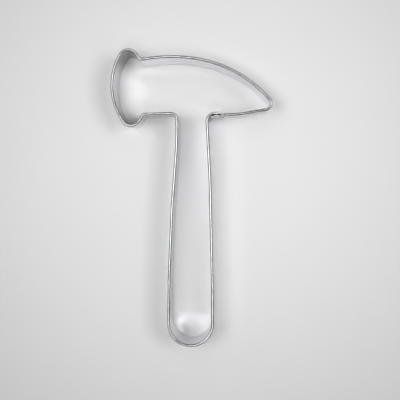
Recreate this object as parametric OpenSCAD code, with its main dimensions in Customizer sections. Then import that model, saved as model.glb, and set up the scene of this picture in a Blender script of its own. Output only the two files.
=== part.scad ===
// Hammer-shaped cookie cutter: one long metal strip bent into the outline of a claw hammer.
// The strip stands on its plain cutting edge at Z = 0, its top edge is folded outwards into a hem,
// and its two ends lap at the right side of the handle, where two small spot welds join them.
// All sizes are millimetres. X runs from the hammer's face to its claw, Y from the end of the
// handle to the head, and the origin is the middle of the cutter's footprint.
// The outline is the cookie's own edge: every length in it is measured to the strip's inner face.

/* [Sheet and hem] */
// Height from the cutting edge to the top of the hem
wall_h = 22; // [18:0.5:30]
// Thickness of the sheet
sheet_t = 0.35; // [0.3:0.05:0.45]
// Clear space inside the folded hem
hem_gap = 0.25; // [0.15:0.05:0.4]
// Length of the leg that the hem folds down outside the wall
hem_leg = 3; // [2:0.25:4.5]

/* [Handle] */
// Length from the round end to the head's lower edge
handle_l = 84.1; // [78:0.1:105]
// Width at the round end
handle_w = 15.1; // [14.4:0.1:18]
// Bend radius of the round end's two corners
end_r = 7.45; // [4:0.05:7.5]
// How much higher the round end's left corner sits than its right corner
end_skew = 0.4; // [0:0.1:1]
// Right side: distance from the handle's axis at its lower bend
right_low_x = 7.4; // [7:0.1:7.7]
// Right side: height of its lower bend
right_low_y = 22.6; // [16:0.2:34]
// Right side: distance from the axis at its upper bend
right_mid_x = 6.6; // [6:0.1:7]
// Right side: height of its upper bend
right_mid_y = 58.9; // [46:0.2:68]
// Right side: distance from the axis at the head
right_neck_x = 5.25; // [4.4:0.05:6]
// Left side: distance from the axis at its lower bend
left_low_x = 7.3; // [7:0.1:7.7]
// Left side: height of its lower bend
left_low_y = 24.6; // [16:0.2:34]
// Left side: distance from the axis at its middle bend
left_mid_x = 6.3; // [5.9:0.1:6.8]
// Left side: height of its middle bend
left_mid_y = 48.5; // [40:0.2:58]
// Left side: distance from the axis at its upper bend
left_top_x = 4.55; // [4.2:0.05:5.4]
// Left side: height of its upper bend
left_top_y = 72.7; // [64:0.2:76]
// Left side: distance from the axis at the head
left_neck_x = 4.45; // [4:0.05:5.2]
// Radius of the gentle bends along both sides
side_r = 60; // [20:1:90]
// Radius of the corner between the handle and the head on the left
left_neck_r = 2.7; // [1.6:0.1:4]
// Radius of the corner between the handle and the head on the right
right_neck_r = 3.5; // [2.6:0.1:4.2]

/* [Hammer face] */
// Distance from the handle's axis to the corner below the face
notch_low_x = 17.3; // [15:0.1:18.5]
// Drop of that corner below the head's lower edge
notch_low_drop = 0.4; // [0:0.1:1]
// Distance from the axis to the point of the face's lower lobe before it is rounded
lobe_low_x = 21.55; // [20.5:0.05:23]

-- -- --

Directions:
Extract, word for word, each line of the listing above.

Answer to this problem:
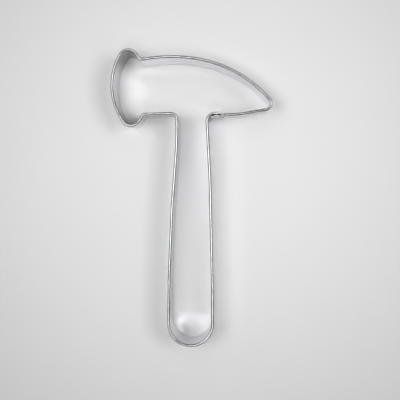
Recreate this object as parametric OpenSCAD code, with its main dimensions in Customizer sections. Then import that model, saved as model.glb, and set up the scene of this picture in a Blender script of its own. Output only the two files.
=== part.scad ===
// Hammer-shaped cookie cutter: one long metal strip bent into the outline of a claw hammer.
// The strip stands on its plain cutting edge at Z = 0, its top edge is folded outwards into a hem,
// and its two ends lap at the right side of the handle, where two small spot welds join them.
// All sizes are millimetres. X runs from the hammer's face to its claw, Y from the end of the
// handle to the head, and the origin is the middle of the cutter's footprint.
// The outline is the cookie's own edge: every length in it is measured to the strip's inner face.

/* [Sheet and hem] */
// Height from the cutting edge to the top of the hem
wall_h = 22; // [18:0.5:30]
// Thickness of the sheet
sheet_t = 0.35; // [0.3:0.05:0.45]
// Clear space inside the folded hem
hem_gap = 0.25; // [0.15:0.05:0.4]
// Length of the leg that the hem folds down outside the wall
hem_leg = 3; // [2:0.25:4.5]

/* [Handle] */
// Length from the round end to the head's lower edge
handle_l = 84.1; // [78:0.1:105]
// Width at the round end
handle_w = 15.1; // [14.4:0.1:18]
// Bend radius of the round end's two corners
end_r = 7.45; // [4:0.05:7.5]
// How much higher the round end's left corner sits than its right corner
end_skew = 0.4; // [0:0.1:1]
// Right side: distance from the handle's axis at its lower bend
right_low_x = 7.4; // [7:0.1:7.7]
// Right side: height of its lower bend
right_low_y = 22.6; // [16:0.2:34]
// Right side: distance from the axis at its upper bend
right_mid_x = 6.6; // [6:0.1:7]
// Right side: height of its upper bend
right_mid_y = 58.9; // [46:0.2:68]
// Right side: distance from the axis at the head
right_neck_x = 5.25; // [4.4:0.05:6]
// Left side: distance from the axis at its lower bend
left_low_x = 7.3; // [7:0.1:7.7]
// Left side: height of its lower bend
left_low_y = 24.6; // [16:0.2:34]
// Left side: distance from the axis at its middle bend
left_mid_x = 6.3; // [5.9:0.1:6.8]
// Left side: height of its middle bend
left_mid_y = 48.5; // [40:0.2:58]
// Left side: distance from the axis at its upper bend
left_top_x = 4.55; // [4.2:0.05:5.4]
// Left side: height of its upper bend
left_top_y = 72.7; // [64:0.2:76]
// Left side: distance from the axis at the head
left_neck_x = 4.45; // [4:0.05:5.2]
// Radius of the gentle bends along both sides
side_r = 60; // [20:1:90]
// Radius of the corner between the handle and the head on the left
left_neck_r = 2.7; // [1.6:0.1:4]
// Radius of the corner between the handle and the head on the right
right_neck_r = 3.5; // [2.6:0.1:4.2]

/* [Hammer face] */
// Distance from the handle's axis to the corner below the face
notch_low_x = 17.3; // [15:0.1:18.5]
// Drop of that corner below the head's lower edge
notch_low_drop = 0.4; // [0:0.1:1]
// Distance from the axis to the point of the face's lower lobe before it is rounded
lobe_low_x = 21.55; // [20.5:0.05:23]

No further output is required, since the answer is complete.